You know I’ll always be your slave
‘Till I’m buried and buried in my grave
Oh, honey bring it to me
Bring your sweet loving
Bring it on home to me
Yeah (yeah) yeah (yeah) yeah (yeah)

One more thing
I tried to treat you right
But you stayed out, stayed out at night
But I forgive you, bring it to me
Bring your sweet loving
Bring it on home to me
Yeah (yeah) yeah (yeah) yeah (yeah)
Yeah (yeah) yeah (yeah)
Yeah (yeah) yeah (yeah)
Yeah (yeah) yeah (yeah)

Author: Badfinger (Max)

Power Pop fan, Baseball fan, old movie and tv show fan... and a songwriter, bass and guitar player.

25 thoughts on “Sam Cooke – Bring It All Home To Me”
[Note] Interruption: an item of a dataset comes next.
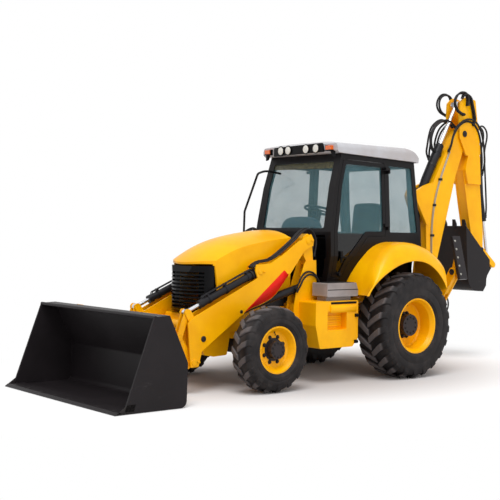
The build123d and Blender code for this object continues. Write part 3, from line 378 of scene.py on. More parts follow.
class LOADER_colours(bpy.types.PropertyGroup):
    """The machine's colours."""

    body: bpy.props.FloatVectorProperty(name="Body paint", description="Hood, arms, boom and fenders",
                                        default=shade(255, 182, 0), subtype="COLOR", size=3, min=0, max=1)
    stripe: bpy.props.FloatVectorProperty(name="Stripe", description="Wedge stripe along the loader arm",
                                          default=shade(226, 22, 10), subtype="COLOR", size=3, min=0, max=1)
    bucket: bpy.props.FloatVectorProperty(name="Buckets", description="Loader bucket and digging bucket",
                                          default=shade(27, 23, 25), subtype="COLOR", size=3, min=0, max=1)
    tyre: bpy.props.FloatVectorProperty(name="Tyres", description="Tyre rubber",
                                        default=shade(25, 22, 23), subtype="COLOR", size=3, min=0, max=1)
    cab: bpy.props.FloatVectorProperty(name="Cab frame", description="Cab pillars, doors and rail",
                                       default=shade(15, 13, 15), subtype="COLOR", size=3, min=0, max=1)
    roof: bpy.props.FloatVectorProperty(name="Roof", description="Roof panel",
                                        default=shade(186, 186, 190), subtype="COLOR", size=3, min=0, max=1)
    glass: bpy.props.FloatVectorProperty(name="Glass tint", description="Windows of the cab",
                                         default=shade(84, 128, 136), subtype="COLOR", size=3, min=0, max=1)
    step: bpy.props.FloatVectorProperty(name="Steps", description="Steps below the doors",
                                        default=shade(146, 138, 136), subtype="COLOR", size=3, min=0, max=1)
    lamp: bpy.props.FloatVectorProperty(name="Amber lamps", description="Turn signals beside the lamp panel",
                                        default=shade(240, 104, 4), subtype="COLOR", size=3, min=0, max=1)


class LOADER_sizes(bpy.types.PropertyGroup):
    """Sizes of the small pieces."""

    front_lugs: bpy.props.IntProperty(name="Front lugs", description="Lugs on each side of a front tyre",
                                      default=17, min=8)
    rear_lugs: bpy.props.IntProperty(name="Rear lugs", description="Lugs on each side of a rear tyre",
                                     default=21, min=8)
    hose: bpy.props.FloatProperty(name="Hose diameter", description="Pressure hoses", default=0.028,
                                  min=0.01, max=0.05, unit="LENGTH")
    glass_alpha: bpy.props.FloatProperty(name="Glass density",
                                         description="How much a pane covers what is behind it",
                                         default=0.28, min=0, max=1, subtype="FACTOR")


# Mesh tools


def add_piece(name, bm, body, finish, angle=35):
    """Makes an object of that mesh, carried by a body; given anything but a body's name, it stays where it is
    built and no body carries it.
    """
    mesh = bpy.data.meshes.new(name)
    bm.to_mesh(mesh)
    bm.free()
    if not mesh.polygons:
        raise RuntimeError(f"{name} has no faces")
    mesh.shade_smooth()
    mesh.set_sharp_from_angle(angle=math.radians(angle))
    mesh.materials.append(finishes[finish])
    made = bpy.data.objects.new(name, mesh)
    bpy.context.scene.collection.objects.link(made)
    if isinstance(body, str):
        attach(made, body)
    else:
        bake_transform(made)
    return made


def ring_faces(bm, first, second):
    """A band of faces between two closed rings of vertices."""
    count = len(first)
    for i in range(count):
        j = (i + 1) % count
        bm.faces.new((first[i], first[j], second[j], second[i]))


def skin(bm, rings, cap=True):
    """Joins closed rings into a tube, and closes its two ends."""
    for first, second in zip(rings, rings[1:]):
        ring_faces(bm, first, second)
    if cap:
        bm.faces.new(list(reversed(rings[0])))
        bm.faces.new(rings[-1])


def circle(bm, centre, across, other, radius, count):
    """A ring of vertices round centre, in the plane of two unit directions."""
    turns = [2 * math.pi * k / count for k in range(count)]
    return [bm.verts.new(centre + (across * math.cos(t) + other * math.sin(t)) * radius) for t in turns]


def turned(bm, profile, centre, axis, steps=40, cap=True):
    """A solid of revolution: profile is (along, radius) pairs in millimetres from centre along axis."""
    axis = Vector(axis).normalized()
    across = axis.orthogonal().normalized()
    other = axis.cross(across)
    skin(bm, [circle(bm, centre + axis * along / 1000, across, other, radius / 1000, steps)
              for along, radius in profile], cap)


def slab(bm, outline, depth, edge=0.0):
    """A plate: a list of points, pushed out by the vector depth, with its edges broken by edge metres."""
    low = [bm.verts.new(p) for p in outline]
    high = [bm.verts.new(Vector(p) + depth) for p in outline]
    faces = [bm.faces.new(list(reversed(low))), bm.faces.new(high)]
    count = len(low)
    for i in range(count):
        j = (i + 1) % count
        faces.append(bm.faces.new((low[i], low[j], high[j], high[i])))
    bmesh.ops.recalc_face_normals(bm, faces=faces)
    if edge:
        edges = list({e for f in faces for e in f.edges})
        bmesh.ops.bevel(bm, geom=edges, offset=edge, segments=2, affect="EDGES", profile=0.5,
                        clamp_overlap=True)


def block(bm, low, high, edge=0.004):
    """A rectangular block between two corners in millimetres, its edges broken."""
    (x0, y0, z0), (x1, y1, z1) = low, high
    foot = [at(x0, y0, z0), at(x1, y0, z0), at(x1, y1, z0), at(x0, y1, z0)]
    slab(bm, foot, Vector((0, 0, (z1 - z0) / 1000)), edge)


def side_slab(bm, points, x0, x1, edge=0.002):
    """A plate with its outline in (behind, above) millimetres, from x0 to x1."""
    slab(bm, [at(x0, y, z) for y, z in points], Vector(((x1 - x0) / 1000, 0, 0)), edge)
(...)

  1. The song is about a guy who loses his girl. He doesn’t think much of this loss at first, then starts to miss her terribly and says that he will do anything to get her back. She stayed out at night (apparently some type of dubious behavior is implied), but when she returned home to him, he forgave her. Sweet loving is another term for sex and this guy originally laughed when she first left, but since he hasn’t been getting any of that sweet loving without her in his life, he wants her to come back.

    Liked by 1 person

  2. nice song, works on pretty much every level. Coincidental timing, this morning the DJ on the oldies station I had on in the car played ‘Cupid’ by the Spinners and talked at length about how good Sam cooke had been, which isn’t an artist you hear mentioned all that much now. I never knew he died like that, that’s rather sad.

    Liked by 1 person

  3. Yep, Max, I found this treasure via the Animals too. Theirs is another version that works perfectly- it feels more wrenching somehow. But either version is outstanding pop. Damn Cooke was good. Another one gone- or in this case, taken- too soon.

    Liked by 1 person

    1. I was going to write the Animals version up…more but thought that was unfair…but yes Burdon’s voice does make it more wrenching and the sparse music.

      Liked by 1 person

  4. Now you know how much I love Eric Burdon’s voice, but there is just no competition between the Animals’ version of this song and the Cooke & Rawls duo. I really don’t think their version can be topped. I also believe that Cooke’s death was suspicious. Another good use for time machines: go back and find out what really happened and stop crimes before they happen. Too many good people killed who didn’t need to die. And I don’t care how much it changes the future!

    Liked by 2 people

  5. Oh, man, I love, love, love that song. I think the first version I heard was John Lennon’s take on his “Rock ‘n’ Roll” solo album from 1975, where he combined it in a great medley with “Send Me Some Lovin'” – so cool!

    Liked by 1 person

    1. Bruce…I’ll be posting about it Sunday but I’m going to take a month long break after that day. I’ll be back September 2… my work and some house projects need to be finished…plus I need to recharge my batteries so to speak.

      Liked by 1 person

      1. I understand that. When you come back I may well have “disappeared”! Today’s story is 2488. When I get to the 2500th story I’m giving up blogging. (At least for a while). I need to find new interests to liven things up! I’ve been going every day for over 9 years! Have a terrific break Max.

        Liked by 1 person

      2. I know… still. I need a recharge….it’s going to be odd the first few days without this…like walking around with odd socks.

        Liked by 1 person

  6. Sam was in the wrong time. Black music didn;t know what to do with him, nor did the white radio. Eric Burden and the Animals captured the tune the way it should have been recorded. The Fabs may have started the Brit invasion, but the Animals gave it grit and soul.